Retention Policies

Introduction

When monitoring systems with Prometheus, you'll quickly encounter an important consideration: how long should your time series data be stored? Prometheus collects metrics continuously, which can accumulate into significant volumes of data over time. Retention policies define how Prometheus manages this data, determining what to keep and for how long before it gets discarded.

Understanding retention policies is crucial for any Prometheus deployment because they help you balance between:

Having sufficient historical data for analysis and troubleshooting
Managing storage resources efficiently
Optimizing query performance on your monitoring data

In this guide, we'll explore how Prometheus handles data retention, configuring retention settings, and best practices for managing your time series data effectively.

Default Retention Behavior

By default, Prometheus retains time series data for 15 days.

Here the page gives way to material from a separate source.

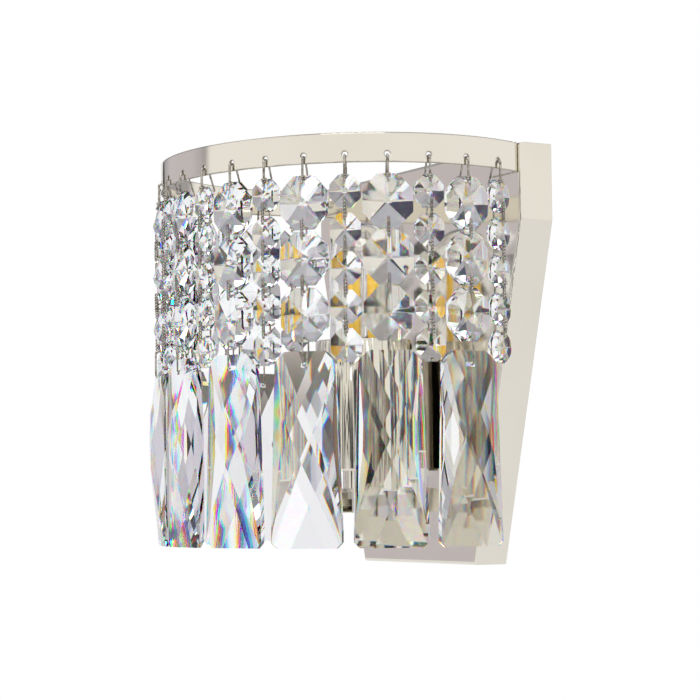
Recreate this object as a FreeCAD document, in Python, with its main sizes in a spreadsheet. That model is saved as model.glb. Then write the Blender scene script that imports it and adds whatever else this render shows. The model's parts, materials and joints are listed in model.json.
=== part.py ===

This means that without any specific configuration, metrics older than 15 days will be automatically removed.

Let's understand what this means in practice:

If you deployed Prometheus on January 1st
By January 16th, your metrics from January 1st would be deleted
Only the most recent 15 days of data would be available for querying

This default behavior is reasonable for many basic monitoring setups but may need adjustment based on your specific requirements.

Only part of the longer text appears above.